Perhaps the constraints you're facing are different? For example, in Logdy** we faced the challenge of implementing a fixed-size, ordered collection with FIFO capability. The primary focus for us was fast insertion times. Using raw slices, we would quickly face memory allocation overhead. There is no native Golang data structure that could be used efficiently like FIFO, at some point, using slices, you would be facing a situation where you have to copy an entire slice to remove and insert a new element! We knew that slices are not a way to go.
This blog post delves into the key differences between slices and ring buffers, guiding you in choosing the right tool for your needs. We'll also showcase how a ring buffer has been implemented in Logdy, with a couple of interesting methods to enable interesting use cases.
Key Points
- Slices: Flexible, dynamic arrays that can grow and shrink in size. Offer efficient access and modification of elements.
- Ring Buffers: Fixed-size circular buffers that overwrite older entries when full. Optimized for constant-time additions and removals.
Comparison
- Memory Usage: Slices can be memory-intensive as they require dynamic allocation. Ring buffers maintain a fixed size, making them efficient for resource-constrained environments.
- Operations: Slices excel in random element access and modification. Ring buffers offer faster insertions and deletions due to their circular nature, eliminating the need for element shifting.
- Complexity: Slices are simpler to understand and use, while ring buffers require additional logic for handling the circular nature. Choosing the Right Tool:
Use slices when
- You need a dynamic data structure that can grow or shrink
- Random access and modification of elements are frequent (not entirely true, we'll show why)
- Memory is not a critical concern
Opt for ring buffers when
- You have a fixed-size data set and need efficient insertions and deletions.
- You care about the performance of push operations
- Memory optimization is crucial.
- You can handle the additional logic for managing the ring buffer.
Challenges for Logdy
When implementing message buffer for Logdy we had specific constraints for the underlying data structure:
- High performance for inserting elements Fixed-size
- Fast sequential access
- No performance critical operations required: Access by an index is required
- Peeking an N elements at specific index is required
- Searching an element within the collection
We knew that a ring buffer could be the answer, initial tests proved good results. We've found an excellent blog post by Serge Toro](https://www.sergetoro.com/golang-round-robin-queue-from-scratch/) explaining a basic implementation of a ring bugger in Golang along with code snippets. We've used that example as a foundation to expand it with more features.
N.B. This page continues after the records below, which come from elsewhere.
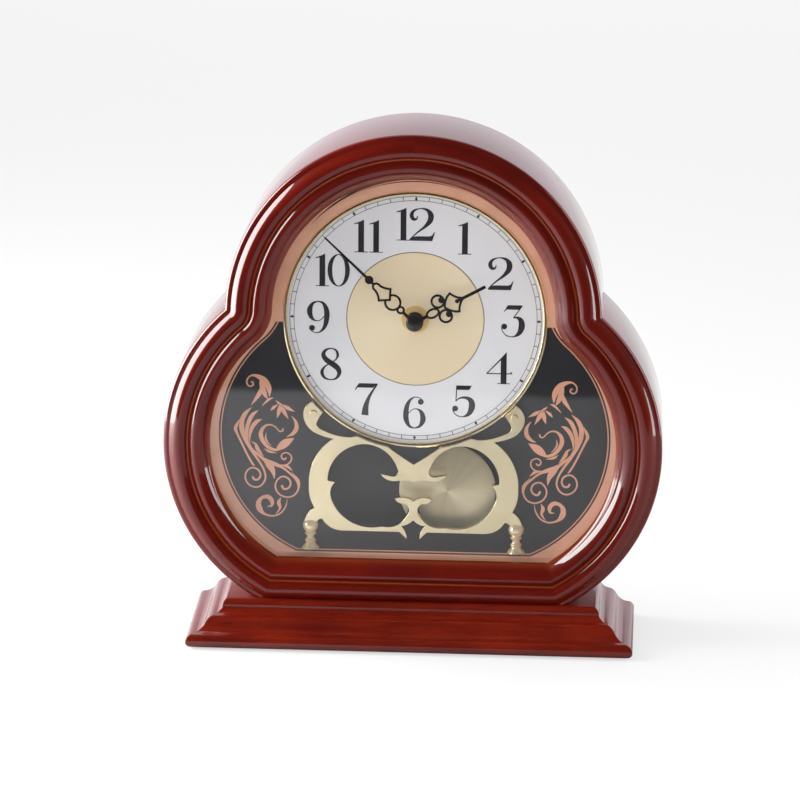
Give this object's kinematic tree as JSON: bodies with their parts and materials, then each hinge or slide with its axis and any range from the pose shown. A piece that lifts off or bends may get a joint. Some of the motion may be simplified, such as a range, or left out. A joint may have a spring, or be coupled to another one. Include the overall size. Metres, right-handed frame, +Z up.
{
  "type": "mantel clock with pendulum",
  "caption": "Mantel clock in a lacquered trefoil wooden case on a stepped plinth, with a glazed round dial, pierced gold ornament and a swinging pendulum behind it.",
  "frame": {"origin": "on the surface it stands on, under the middle of the whole footprint", "axes": "+X to the right as the dial is read, -Y towards the reader, +Z up"},
  "size_m": [0.2868, 0.0831, 0.3009],
  "materials": {
    "lacquered_wood": "high gloss clear lacquer over red-brown stain",
    "plain_board": "plain hardboard, matt",
    "green_felt": "felt",
    "clear_glass": "clear and flat",
    "copper_trim": "satin copper colour",
    "printed_board": "glossy near-black with rose-gold print",
    "silver_dial": "satin silver-white with black print",
    "gold_disc": "satin pale gold",
    "polished_gold": "polished pale gold plating",
    "black_hands": "gloss black",
    "black_plastic": "moulded black",
    "gear_plastic": "natural white acetal",
    "steel": "bright steel",
    "hinge_brass": "brass plated",
    "copper_wire": "enamelled copper wire",
    "circuit": "green solder mask",
    "battery_jacket": null
  },
  "bodies": {
    "case": {"front_frame": "lacquered_wood", "case_rim": "lacquered_wood", "plinth": "lacquered_wood", "base_felt": "green_felt", "plinth_screws": "steel", "front_glass": "clear_glass", "glass_spacer": "copper_trim", "dial_board": "printed_board", "dial_plate": "silver_dial", "dial_ring": "polished_gold", "dial_centre_disc": "gold_disc", "dial_clips": "steel", "ornament_panel": "polished_gold", "ornament_feet": "polished_gold", "mounting_nut": "polished_gold", "movement_case": "black_plastic", "cover_screws": "steel", "movement_cover": "black_plastic", "train_bridge": "gear_plastic", "stator": "steel", "motor_coil": "copper_wire", "circuit_board": "circuit", "battery": "battery_jacket", "battery_contacts": "steel", "drive_coil": "copper_wire", "pendulum_pin": "steel", "pendulum_tray": "black_plastic", "back_panel": "plain_board", "panel_screws": "steel", "hinge_fixed_leaves": "hinge_brass", "hinge_pins": "steel", "button_screw": "steel"},
    "minute": {"minute_hand": "black_hands", "hand_cap": "black_hands", "cannon_pinion": "gear_plastic"},
    "hour": {"hour_hand": "black_hands", "hour_wheel": "gear_plastic"},
    "motion": {"motion_wheel": "gear_plastic"},
    "setting": {"setting_shaft": "gear_plastic", "setting_knob": "black_plastic"},
    "rotor": {"rotor": "gear_plastic"},
    "intermediate": {"intermediate_wheel": "gear_plastic"},
    "seconds": {"seconds_wheel": "gear_plastic"},
    "third": {"third_wheel": "gear_plastic"},
    "centre": {"centre_wheel": "gear_plastic"},
    "pendulum": {"pendulum_hanger": "gear_plastic", "pendulum_magnet": "steel", "pendulum_rod": "polished_gold", "pendulum_bob": "polished_gold", "bob_nut": "polished_gold"},
    "door": {"back_door": "plain_board", "hinge_door_leaves": "hinge_brass"},
    "button": {"turn_button": "hinge_brass"}
  },
  "joints": [
    {"name": "minute_turn", "type": "hinge", "parent": "case", "child": "minute", "pos_m": [0, -0.0007, 0.187], "axis": [0, 1, 0], "continuous": true},
    {"name": "hour_turn", "type": "hinge", "parent": "case", "child": "hour", "pos_m": [0, 0.0007, 0.187], "axis": [0, 1, 0], "continuous": true},
    {"name": "motion_turn", "type": "hinge", "parent": "case", "child": "motion", "pos_m": [0, 0.0145, 0.199], "axis": [0, 1, 0], "continuous": true},
    {"name": "setting_turn", "type": "hinge", "parent": "case", "child": "setting", "pos_m": [0.012, 0.03, 0.199], "axis": [0, 1, 0], "continuous": true},
    {"name": "rotor_turn", "type": "hinge", "parent": "case", "child": "rotor", "pos_m": [0.01158, 0.0225, 0.18057], "axis": [0, 1, 0], "continuous": true},
    {"name": "intermediate_turn", "type": "hinge", "parent": "case", "child": "intermediate", "pos_m": [0.00816, 0.0222, 0.187], "axis": [0, 1, 0], "continuous": true},
    {"name": "seconds_turn", "type": "hinge", "parent": "case", "child": "seconds", "pos_m": [0, 0.0205, 0.187], "axis": [0, 1, 0], "continuous": true},
    {"name": "third_turn", "type": "hinge", "parent": "case", "child": "third", "pos_m": [-0.01224, 0.0185, 0.187], "axis": [0, 1, 0], "continuous": true},
    {"name": "centre_turn", "type": "hinge", "parent": "case", "child": "centre", "pos_m": [0, 0.0165, 0.187], "axis": [0, 1, 0], "continuous": true},
    {"name": "pendulum_swing", "type": "hinge", "parent": "case", "child": "pendulum", "pos_m": [0, 0.013, 0.169], "axis": [0, 1, 0], "range_deg": [-0.6, 25.8]},
    {"name": "door_swing", "type": "hinge", "parent": "case", "child": "door", "pos_m": [0.05625, 0.0391, 0.1865], "axis": [0, 0, -1], "range_deg": [0, 110]},
    {"name": "button_turn", "type": "hinge", "parent": "case", "child": "button", "pos_m": [-0.062, 0.0385, 0.1865], "axis": [0, 1, 0], "range_deg": [0, 90]}
  ],
  "couplings": [
    {"joint": "hour_turn", "follows": "minute_turn", "ratio": 0.083333},
    {"joint": "motion_turn", "follows": "minute_turn", "ratio": -0.33333},
    {"joint": "setting_turn", "follows": "minute_turn", "ratio": 1},
    {"joint": "intermediate_turn", "follows": "rotor_turn", "ratio": -0.16667},
    {"joint": "seconds_turn", "follows": "rotor_turn", "ratio": 0.033333},
    {"joint": "third_turn", "follows": "rotor_turn", "ratio": -0.0041667},
    {"joint": "centre_turn", "follows": "rotor_turn", "ratio": 0.00055556}
  ]
}
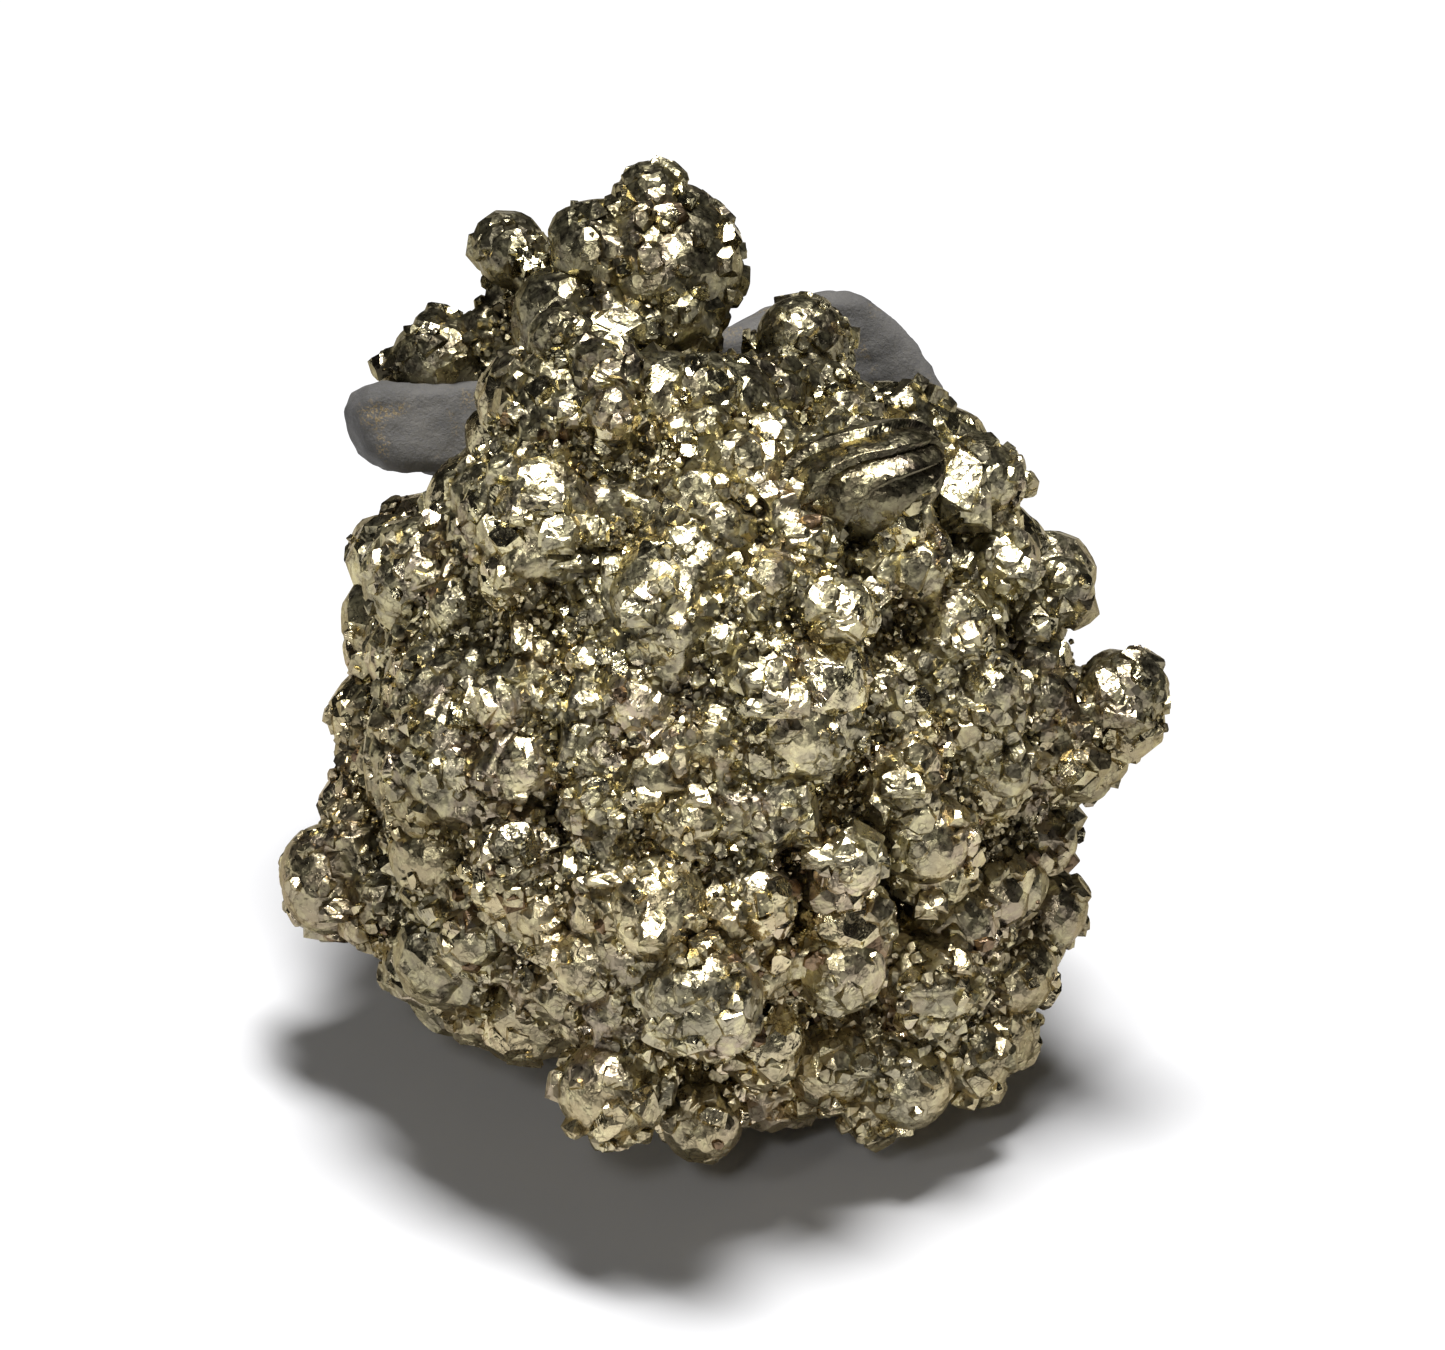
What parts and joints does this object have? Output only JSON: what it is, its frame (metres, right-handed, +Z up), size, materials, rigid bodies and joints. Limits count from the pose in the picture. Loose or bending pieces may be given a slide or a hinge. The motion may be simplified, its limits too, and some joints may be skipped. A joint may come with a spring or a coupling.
{
  "type": "pyrite specimen",
  "caption": "Natural pyrite specimen: rounded, flat-faced brassy crystal lumps grown together round a slab of dull grey rock, resting on a small flat spot.",
  "frame": {"origin": "on the small flat spot that the specimen rests on, near its middle and near the point below the centre of mass", "axes": "+Z up from the resting face; +X across the specimen's main face to its right as the viewer sees it; -Y out towards the viewer, and the main face leans back 30 degrees from vertical"},
  "size_m": [0.0493, 0.0553, 0.0469],
  "materials": {
    "pyrite": "natural crystal faces, brassy olive to bronze, with dark crevices",
    "grey_rock": "dull fine-grained stone with broken edges"
  },
  "bodies": {
    "root": {"pyrite_cluster": "pyrite", "grey_slab": "grey_rock"}
  },
  "joints": []
}
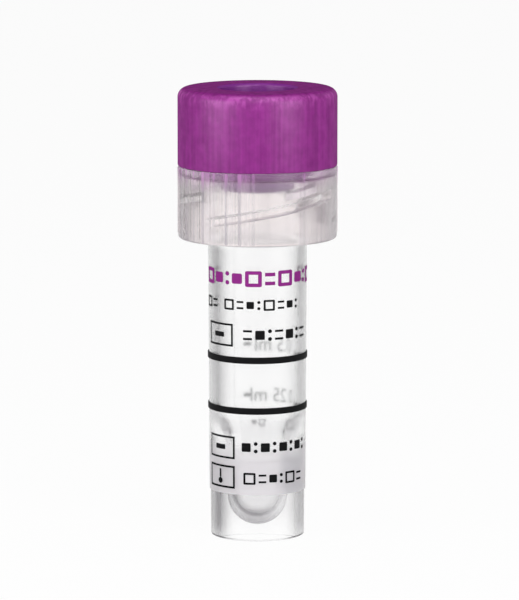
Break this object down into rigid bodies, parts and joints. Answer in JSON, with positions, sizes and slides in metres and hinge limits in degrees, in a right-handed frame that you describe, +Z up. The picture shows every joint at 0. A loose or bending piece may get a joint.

Below you can see a benchmark for "pushing" an item to a slice (array) that contains 100,000 elements (remove the first item, add item at the end) and the same for ring buffer implementation. The performance difference is over 2500x (!!!). This is all due to the fact that when you want to add a new element to a slice (array) in Golang, you need to "rewrite" every element to a previous index and overwrite the item at the end. This still incurs zero memory allocation but requires Go runtime to rewrite specific parts of memory.
BenchmarkArray
BenchmarkArray-8 1000000 13844 ns/op 0 B/op 0 allocs/op
BenchmarkRR
BenchmarkRR-8 209373150 5.482 ns/op 0 B/op 0 allocs/op
A naive implementation of "push" used for a benchmark to illustrate the overhead work that needs to be done
var ar [100_000]int
size := 0
for n := 0; n < len(elementsToAdd); n++ {
// if we reached an array capacity
if size >= 100_000 {
// rewrite the original array starting at index 1 to
// original array starting at index 0
// this is the place where most time is spent.
// Golang runtime needs to spend time on rewriting 100,000 items
copy(ar[0:], ar[1:])
size--
}
// write the element essentially at the end
ar[size] = n
size++
}
Upgrades to a standard ring buffer
As mentioned, we did a few upgrades to an initial implementation to satisfy the constraints presented. Here is a list of extra methods added.
PushSafe
method makes sure that there will be a free spot for an incoming element no matter if it's full or not
func (r *RingQueue[T]) PushSafe(elem T) error {
if r.isFull {
r.Pop()
}
return r.Push(elem)
}
PeekIdx
method allows to peek an item at a specific index
func (r *RingQueue[T]) PeekIdx(idx int) (T, error) {
var res T
if idx < 0 || idx >= cap(r.data) {
return res, fmt.Errorf("index out of bounds")
}
index := (r.start + idx) % len(r.data)
if index >= r.end && index < r.start {
return res, fmt.Errorf("data not available at index %d yet", idx)
}
return r.data[index], nil
}
PeekSlice
method is similar to PeekIdx
but returns all of the elements after that specific index.
func (r *RingQueue[T]) PeekSlice(startIdx int) ([]T, error) {
if startIdx < 0 || startIdx >= cap(r.data) {
return nil, fmt.Errorf("start index out of bounds")
}
sliceSize := r.Size() - startIdx
slice := make([]T, sliceSize)
for i := 0; i < sliceSize; i++ {
slice[i], _ = r.PeekIdx(startIdx + i)
}
return slice, nil
}
Scan
method, as the name suggests, scans through an entire buffer and executes fn
callback with a specific element. The callback should return a bool
that signals whether scanning should be terminated.
func (r *RingQueue[T]) Scan(fn func(elem T, idx int) bool) {
for i := 0; i < r.Size(); i++ {
index := (r.start + i) % len(r.data)
stop := fn(r.data[index], i)
if stop {
break
}
}
}
That's it, we hope you enjoyed the blog post. All of the code is available on Github.